I don’t know how many dozens of us were left on the premises late that Saturday afternoon in January 2015 to greet him. More than enough for a quorum, but not nearly as many as had been around at the height of the event [5]. There should have been as many as had greeted him and his teammates on Lower Broadway forty-six Octobers prior. We should have showered him in ticker tape. QBC saved the award, the one we named after Gil Hodges, for the final presentation. It was both a high point to go out on and a bit of a shame, because by the sixth hour of a fun-filled day, some had already departed, having had their fill of fun.

Their loss. Ed Charles brought the curtain and the house down. Sparked by his electricity, McFadden’s morphed into one of the big rooms. The Cotton Club. The Savoy. Shea Stadium. In the best sense of the phrase, he was a sight to see.

And he was someone even better to listen to. On the phone, when I’d been explaining what QBC was and why we would be honored to have him there, his frailty was palpable. I’d already heard he wasn’t doing well, and our conversation confirmed for me that asking him to come to our DIY fanfest was asking a lot. He lived in East Elmhurst, only about forty blocks from McFadden’s, but still, at this stage of his life, in his condition, I could envision his good intentions in accepting our invitation going by the wayside.

I envisioned incorrectly. Ed Charles showed up, took the stage and took over [6]. He could have worn anything he liked, but he was receiving an award, and he meant to receive it seriously, thus the GQ ensemble. But clothes, no matter how fine, are just clothes. Ed Charles struck the figure he did because of what else he brought to bear: humility; gratitude; dignity; and the implied authority of history he personified. He talked with us about Gil Hodges. He talked with us about 1969. He talked with us about Jackie Robinson and Satchel Paige. He answered every fan’s question. He read his poetry. He gave out autographs. He asked for nothing. Despite how far along he was in years and how difficult it had to be, he stood the entire time. We had a seat for him. He didn’t bother with it.

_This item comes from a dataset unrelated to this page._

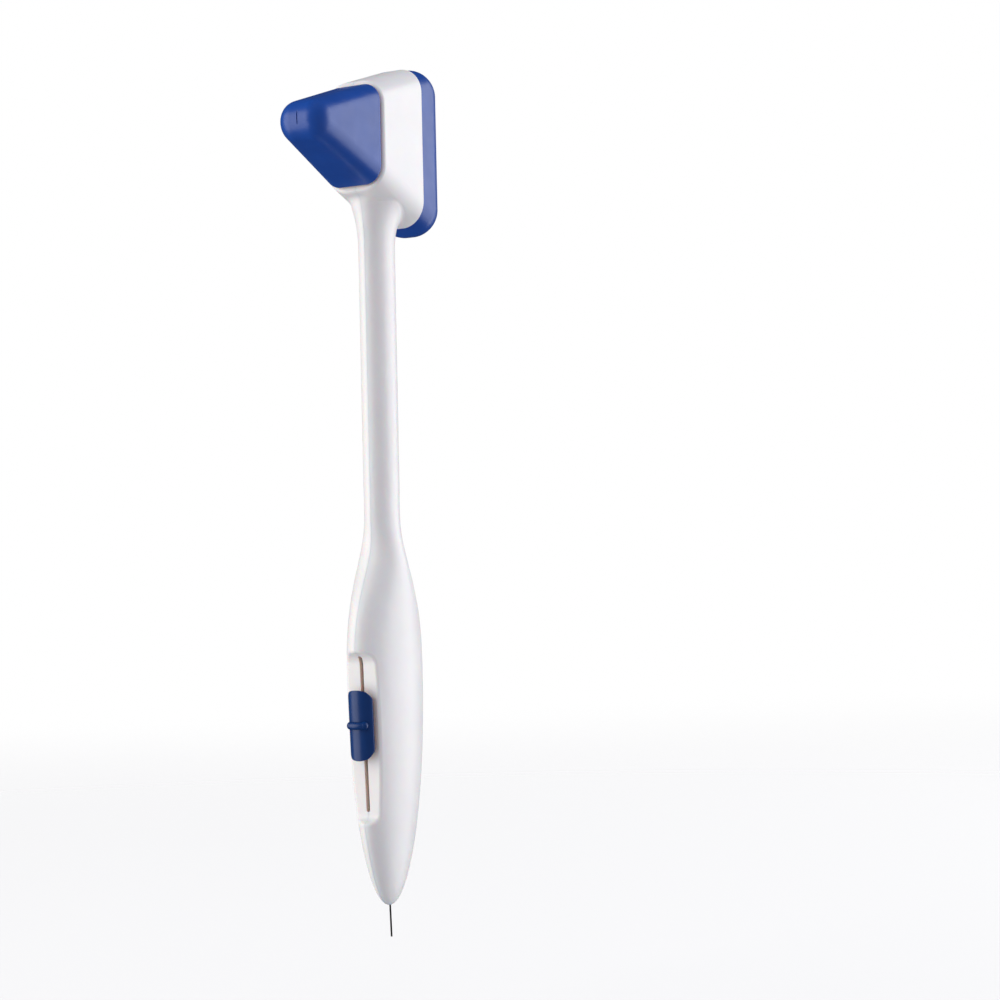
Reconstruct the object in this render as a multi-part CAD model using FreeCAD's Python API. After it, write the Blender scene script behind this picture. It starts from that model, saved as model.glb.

I was in awe of him that afternoon. I was in shock a few days later when he called me at home to ask if I could send him a copy of my introductory remarks (he liked the stat I included about all the homers he hit off future Hall of Fame pitchers). I was overwhelmed every time I thought of Mr. Charles on that frigid Saturday warming the spirits and souls of strangers. Then again, for the Glider, a stranger was just a Mets fan he hadn’t yet met. He didn’t know from me or QBC or McFadden’s, but he surely knew from Mets fans. I’ve thought of the entire scene often, the way he emerged from the equivalent of a sickbed, the way he swept into the room and the way he stayed in the room until all who wished to be touched by him knew they’d been touched. The privilege of presenting an award to Ed Charles and then standing off to the side and experiencing him accepting it is a prize I will always cherish.

The championship he helped present me when I was six years old was pretty special, too.

Before 2015 was out, Ed Charles was back at Citi Field. He and Ron Swoboda strolled to the mound to deliver first pitches during the National League Division Series. The Glider still needed the cane to get around. He had a full house applauding him that night.

We applaud him still, in tribute to a singular life that brought millions together in joy. We miss him now that he is gone, having passed Thursday at his East Elmhurst home at the age of 84, but we are grateful for his coming to us when he did. On the field. Off the field. In our memories. In our hearts.